Important Notice: This is not an OFFICIAL Ranklist. It is for discussing and estimating cutoffs for ZCO 2019 amongst the participants before the Official Results are announced by the Organizers of ZCO 2019.

@lokesh2002 had already made a spreadsheet, which also has the scores for ZIO. Please replace yours with his, as it’s better to have all the scores in one place.

@kristopher

@kristopher
Everyone on ico whatsapp group have this link,and it can be used for all three
Zio/Zco/INOI. why a new one?.

How did you do the first problem(singing competition)?
I did it with brute force, and it was partially accepted.

@jagoshom I got a 40 point solution.
What I did was visualise the ranges on a straight line.Since there can’t be any draws the pair with the lowest lower range should have the highest upper range as well.So I stored the ranges in a vector of pairs and sorted the vector. The ans for the ith is 2*(n-i-1). Then I undid the sorting.
Someone help me with the 100 point solution please.

I did a brute force for the 15pt one, for the 40pt one I did the sorting thing but I did not get the right answer because I was not able to output the answer in the original order.How did you overcome this problem?

What was the method for the first one?

I had hell of a time figuring out the way to undo sorting. I finally kept 1 ordered map where keys were elements and values were all 0. And seperately stored the original order in a vector. I then printed 2*(N-i-1) for each i.

@kayak your code is difficult to understand since it is uncommented. Just post your logic

@bdyutish How did you undo the sorting?

You need to watch Baahubali to understand the code properly.

Damn shouldve known that :o

@jagoshom I kept a map of pairs as keys and the original indexes as values.You calculate the ans for the sorted vector and assign the answers to an array in the original location using the map.
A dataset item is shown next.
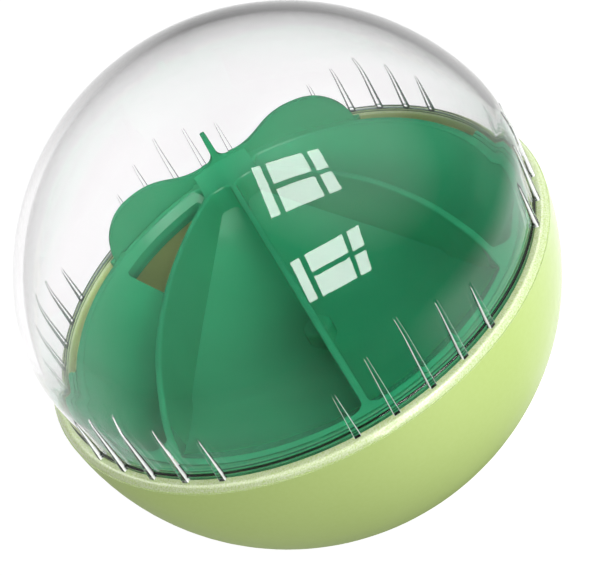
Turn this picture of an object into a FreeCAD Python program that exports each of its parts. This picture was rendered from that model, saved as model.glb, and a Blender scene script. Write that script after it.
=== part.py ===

Well, as far as i heard the first problem, basically it was for each range, count total number of ranges lying totally inside it and number of ranges partially overlapping with it. Both can be solved quite easily using merge sort trees or persistance or any other 2D DataStructure of your choice. That would have made this a blind implementation problem. the intended solution is probably using some binary searches, using which u can determine how many ranges are outside ur boundary and how many are inside. PS: work out the details urself.

I just hope the cutoff is 15.

Can anyone tell me the solution for the first problem? Some where saying using mergesort…

Please post your solution for the first problem if anyone solved it fully. code not needed. thanks.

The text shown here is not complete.